EU environmental legislation means a better deal for consumers. Phasing out inefficient incandescent lightbulbs through EU legislation has saved British consumers £110 on their energy bills every year. Higher standards on new car efficiency have saved UK customers billions in petrol and diesel costs. New car annual fuel consumption is set to be half of what it was in 1997 by 2020.
Just as its equalities legislation guarantees a bedrock of rights for women, EU legislation helps keep our environmental standards on track. It forces successive governments of whatever colour to maintain a long-term view and gives businesses the certainty they need to invest in the right things.
As well as the economic and environmental case, we must also make the case for our shared European values and our shared culture. A culture which embraces and celebrates British fashion, food, football, music, films and university research in a European context. A culture that allows young women and men to live, study and work abroad. And the risks to those vital sectors of our economy and our cultural life if we leave.
If we leave, we will have to implement EU environment and equalities legislation without a seat at the table and a vote in decisions. When the UK can lead from the inside, why would we take the risk and walk away into an uncertain future? Why would we opt for the Norwegian, Swiss or Canadian model when the British model, in the EU but outside the Euro and Schengen zones, has served us so well for over 40 years? No country has ever left the EU so how can those campaigning to leave say what the future will look like? How do we know that a UK vote to leave will not lead to calls for similar votes in France, Denmark and Slovakia, and trigger the collapse of the entire European project? What future would our children have in a continent of nation states, raising trade barriers, shunning their neighbours and blaming refugees for the collapse in their living standards?
The EU, like all politics, is a cumbersome, bureaucratic, imperfect system. But it is the longest and most successful peace process the world has ever seen. It has transformed historic enemies into neighbours and trading partners. It has acted as a beacon of hope to those labouring under the yoke of communism and dictatorship in Spain, Portugal and Greece. It has cleaned up our air and our rivers, protected consumers and workers and driven investment, innovation and prosperity.

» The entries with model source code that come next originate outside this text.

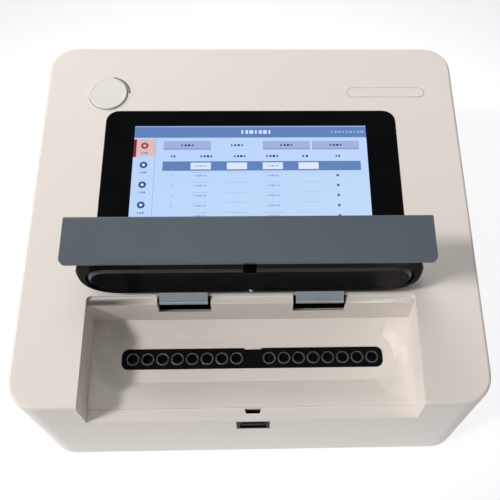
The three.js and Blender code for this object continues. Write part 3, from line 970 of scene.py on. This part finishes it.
@dataclass
class Studio:
    """Camera, lights and floor."""

    eye: Point = (6.8 * MM, -242.84 * MM, 535.37 * MM)
    elevation: float = 64.21
    yaw: float = 4.73
    roll: float = 3.79
    lens: float = 56.89
    shift: tuple[float, float] = (-0.0832, 0.0238)
    nearest: float = 10 * MM
    sky: float = 0.17
    sky_colour: Colour = (1.0, 0.99, 0.975)
    key_strength: float = 1.62
    key_spread: float = 9.0
    key_colour: Colour = (1.0, 0.985, 0.965)
    key_heading: Point = (0.74, 0.31, -1.0)
    floor_size: float = 8.0
    # the floor's painted glow, near the machine and far off
    floor_near: Colour = (0.86, 0.86, 0.86)
    floor_far: Colour = (0.38, 0.38, 0.38)
    floor_reach: tuple[float, float] = (0.66, 0.48)
    floor_middle: Point = (0.0, 0.03, 0.0)
    floor_gain: float = 1.7
    floor_blotch: float = 0.5

    LAMPS = (
        Lamp("overhead", place=(0.0, 0.12, 1.4), target=(0.0, 0.0, 0.1), size=0.45, power=2.4,
             colour=(1.0, 0.985, 0.96)),
        Lamp("rear", place=(-0.6, 1.2, 0.9), target=(0.0, 0.0, 0.1), size=0.9, power=9.0,
             colour=(1.0, 0.99, 0.975)),
        Lamp("card", place=(-0.1, -1.3, 0.68), target=(0.0, -0.06, 0.12), size=1.1, power=0.95,
             colour=(0.92, 0.97, 1.0)),
        Lamp("side", place=(-1.3, -0.25, 0.4), target=(0.0, -0.05, 0.1), size=0.6, power=6.0,
             colour=(1.0, 0.99, 0.985)),
    )

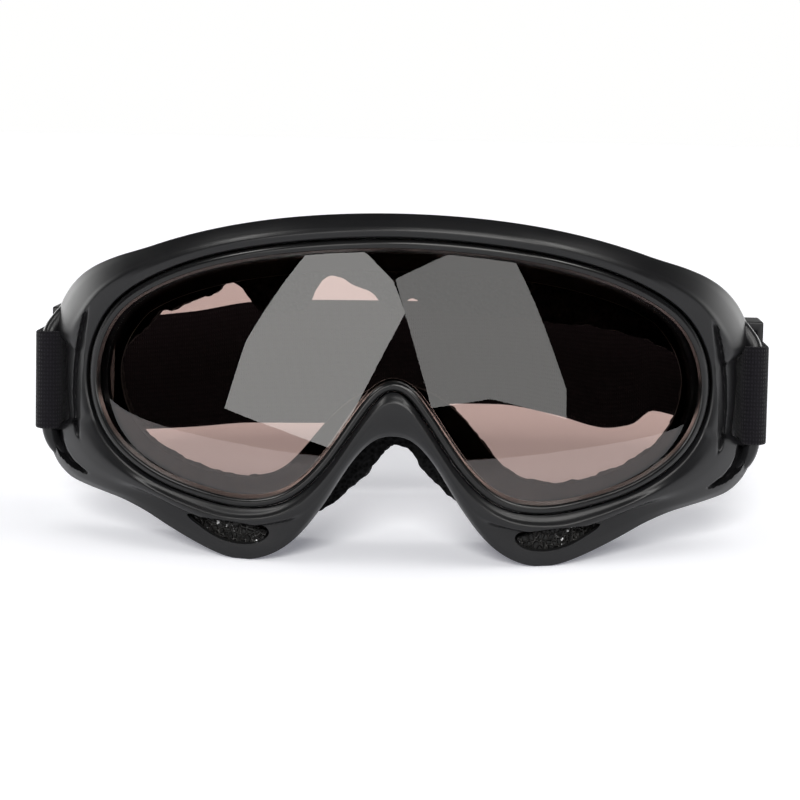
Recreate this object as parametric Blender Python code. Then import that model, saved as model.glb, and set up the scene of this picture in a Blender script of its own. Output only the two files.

I and my Labour colleagues want to see Britain playing a full role in shaping a reformed Europe which deepens its single market, offers more jobs and hope to its young people. A Europe which uses its collective strength in trade with the rest of the world and which stands together to combat the urgent security problems we face. It would be a mistake for Britain to relegate ourselves to the second division and volunteer for or embrace some kind of second class or associate membership of the EU while still paying the full costs of membership. That would be an outcome which weakened Britain rather than strengthened our position.
To leave would putting at risk decades of progress that we have achieved by working together with our neighbours - be it on women’s rights, environmental standards, or maintaining peace inside our borders. Britain is a more powerful, prosperous and secure country by being a member of the European Union.
The evidence is clear. People in Britain benefit from our membership of the EU, while our country has a greater voice on the world stage and the collective strength from working with neighbours to tackle the global challenges of the 21st century. If we are to play our part in ensuring a green future for the UK and the world, we must vote to remain.